■ **Stored data**
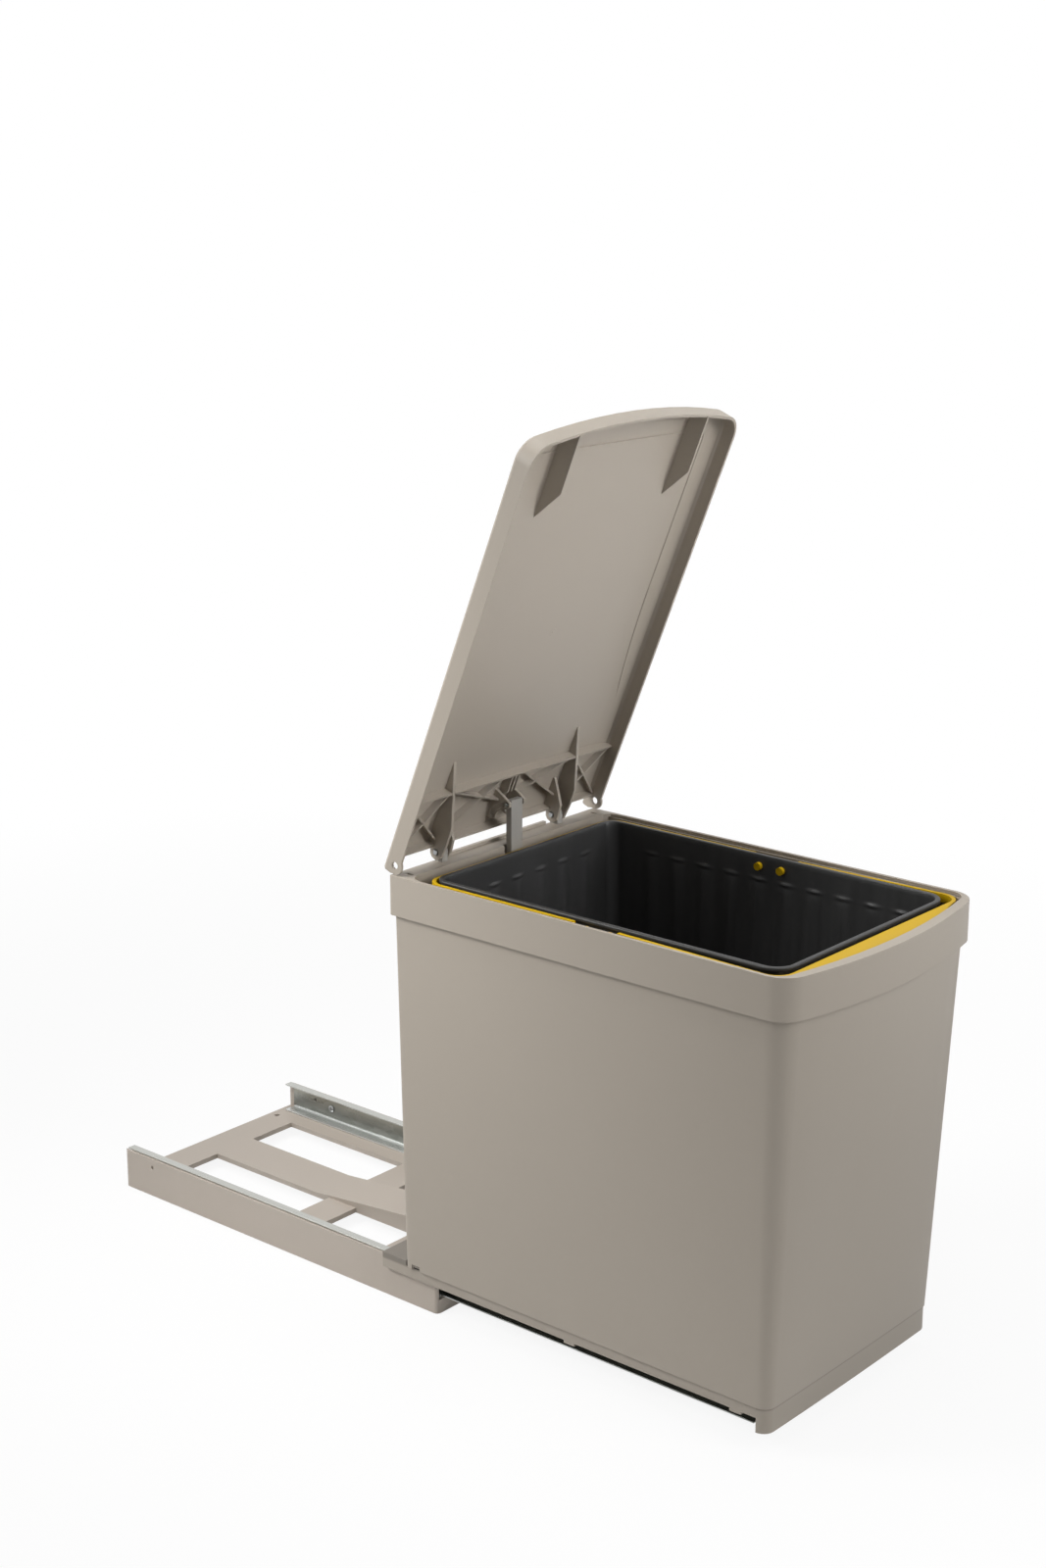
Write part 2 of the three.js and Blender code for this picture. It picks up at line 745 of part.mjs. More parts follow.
// the passage for the lifting rod's fork through the tray and the bin's floor
function rodSlot(z0, z1) {
  const halfX = footRollerWidth / 2 + seatGap + forkWall + runGap;
  const halfY = footRollerRadius + 2 * runGap;
  return block(-halfX, halfX, rodY - halfY, rodY + halfY, z0, z1);
}

// ---- bin housing and top frame -----------------------------------------------------

function housingOutline(inset, atTop) {
  if (atTop) {
    return binOutline(
      housingHalfTop - inset,
      -housingRearTop - inset,
      -housingSideTop + inset,
      frameBow,
      rearRadius - inset,
      frameCorner - inset,
    );
  }
  return binOutline(
    housingHalfBottom - inset,
    -housingRearBottom - inset,
    -housingFrontBottom + inset,
    housingBowBottom,
    rearRadius - inset,
    housingCorner - inset,
  );
}

function housing() {
  const innerBottom = housingOutline(housingWall, false);
  const innerTop = housingOutline(housingWall, true);
  const outer = loft(housingOutline(0, false), seamHeight, housingOutline(0, true), housingTop);
  const inner = loft(innerBottom, seamHeight, innerTop, housingTop);
  const below = plan(innerBottom, seamHeight - 1, floorZ);
  const above = cut(inner, block(-beyond, beyond, -beyond, beyond, 0, floorZ + housingFloor));
  const rimAbove = plan(innerTop, housingTop - 0.01, housingTop + 1);
  let shell = cut(outer, above, below, rimAbove);
  for (const side of [-1, 1]) {
    const shelfPass = block(
      side * (shelfInner - boreGap),
      side * (housingHalfBottom - housingWall),
      -housingRearBottom - housingWall - 1,
      1,
      seamHeight - 1,
      floorZ,
    );
    const windowY = -clipFromRear;
    const clip = block(
      side * (housingHalfBottom - housingWall - runGap),
      side * (housingHalfBottom + 3),
      windowY - clipLength,
      windowY,
      trayTop - clipHeight + boreGap,
      trayTop + boreGap / 2,
    );
    shell = cut(shell, shelfPass, clip);
  }
  return cut(shell, rodSlot(seamHeight - 1, floorZ + housingFloor + 1));
}

function mouthOutline(inset) {
  return binOutline(
    mouthHalf - inset,
    -mouthRear - inset,
    -mouthSide + inset,
    mouthBow,
    mouthRadius - inset,
    mouthCorner - inset,
  );
}

function topFrame() {
  const outer = binOutline(frameHalf, 0, -frameSide, frameBow, rearRadius, frameCorner);
  const inner = binOutline(
    frameHalf - frameWall,
    -frameWall,
    -frameSide + frameWall,
    frameBow,
    rearRadius - frameWall,
    frameCorner - frameWall,
  );
  const band = cut(plan(outer, bandBottom, frameTop), plan(inner, bandBottom - 1, deckUnder));
  const skirtHalf = housingHalfTop - housingWall - seatGap - 1;
  const skirt = cut(
    plan(mouthOutline(-skirtWall), frameTop - skirtDrop, deckUnder + 1),
    block(-beyond, beyond, -beyond, -mouthRear - mouthRadius, 0, beyond),
    block(-beyond, -skirtHalf, -beyond, beyond, 0, beyond),
    block(skirtHalf, beyond, -beyond, beyond, 0, beyond),
  );
  let frame = cut(join(band, skirt), plan(mouthOutline(0), bandBottom - 1, frameTop + 1));
  frame = cut(frame, block(-notchHalf, notchHalf, -mouthRear - 1, -notchRear, bandBottom - 1, frameTop + 1));
  for (const side of [-1, 1]) {
    const post = block(
      side * (hingeX - postWidth / 2 - seatGap),
      side * (hingeX + postWidth / 2 + seatGap),
      hingeY - postDepth / 2 - seatGap,
      hingeY + postDepth / 2 - seatGap,
      deckUnder - 1,
      frameTop + 1,
    );
    const cornerSlot = block(
      side * (cornerSlotX - cornerSlotWidth / 2),
      side * (cornerSlotX + cornerSlotWidth / 2),
      -cornerSlotY - cornerSlotLength / 2,
      -cornerSlotY + cornerSlotLength / 2,
      deckUnder - 1,
      frameTop + 1,
    );
    frame = cut(frame, post, cornerSlot);
  }
  const rearEdge = profileX(
    [[-rearBreak, frameTop], [1, frameTop + rearBreak + 1], [1, frameTop - rearBreak - 1]],
    -beyond,
    beyond,
  );
  const ledge = block(-ledgeHalf, ledgeHalf, -ledgeDepth, 0, deckUnder + boreGap, frameTop + ledgeHeight);
  return join(cut(frame, rearEdge), ledge);
}

// ---- lid hinge and lifting rod -------------------------------------------------------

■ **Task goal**
Give back the listing exactly, please, from its first line to the line containing "---- bin housing", inclusive, and nothing past that line.

■ **Written solution**
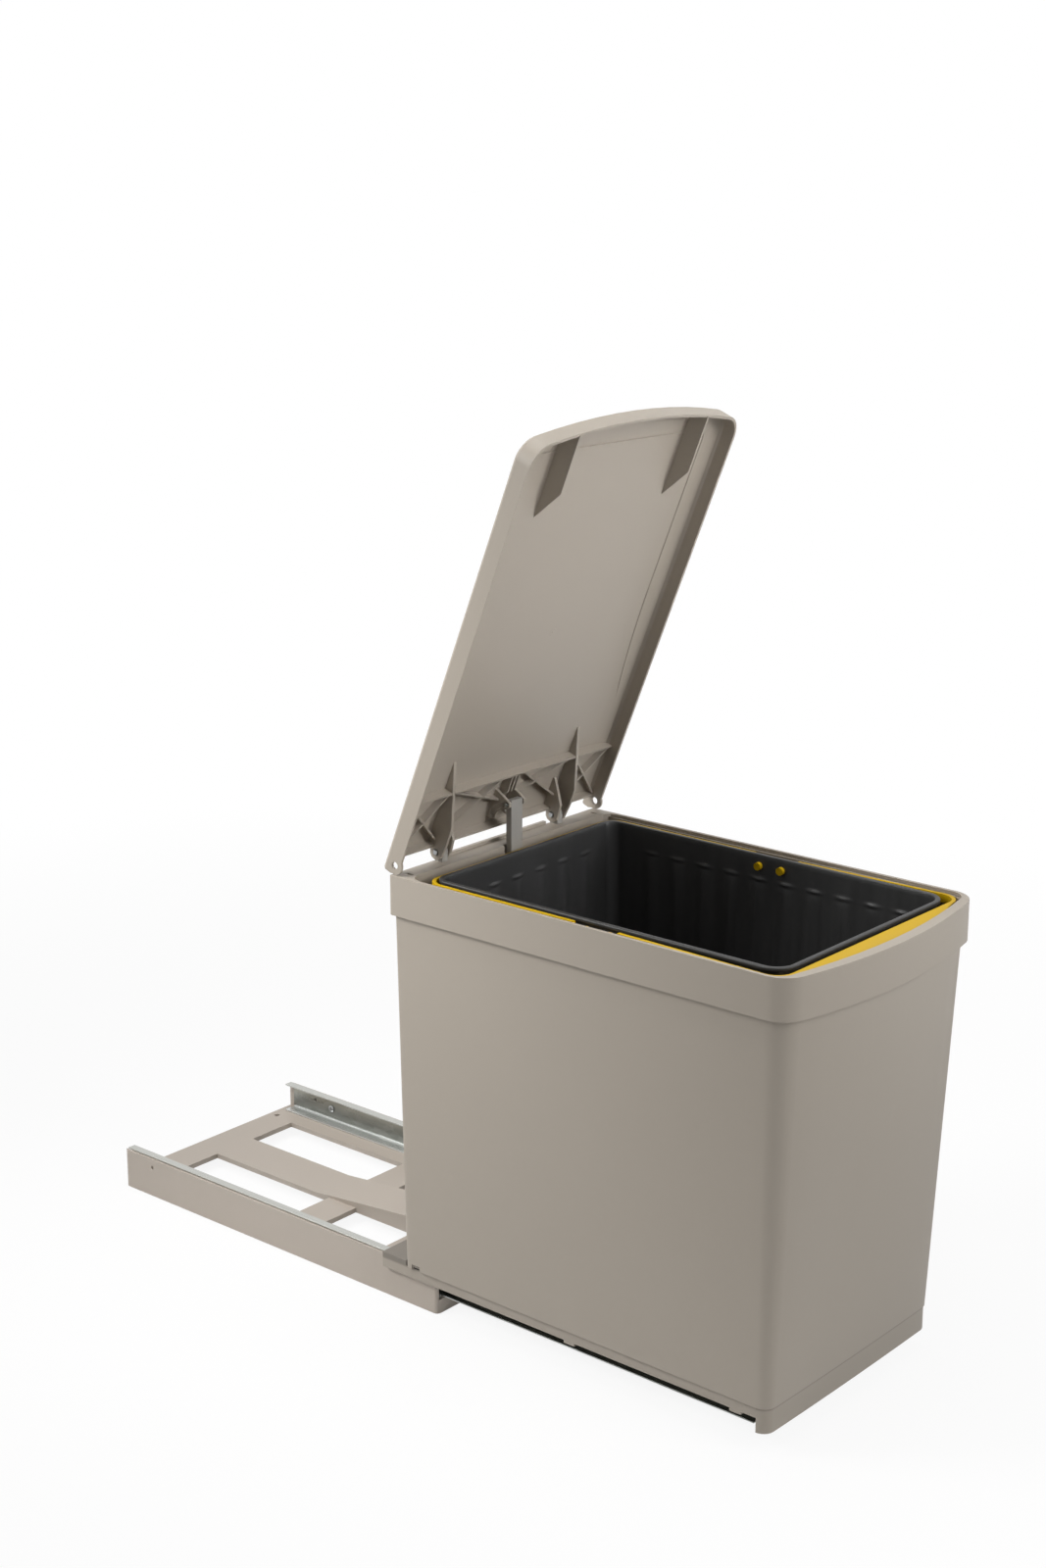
Write part 2 of the three.js and Blender code for this picture. It picks up at line 745 of part.mjs. More parts follow.
// the passage for the lifting rod's fork through the tray and the bin's floor
function rodSlot(z0, z1) {
  const halfX = footRollerWidth / 2 + seatGap + forkWall + runGap;
  const halfY = footRollerRadius + 2 * runGap;
  return block(-halfX, halfX, rodY - halfY, rodY + halfY, z0, z1);
}

// ---- bin housing and top frame -----------------------------------------------------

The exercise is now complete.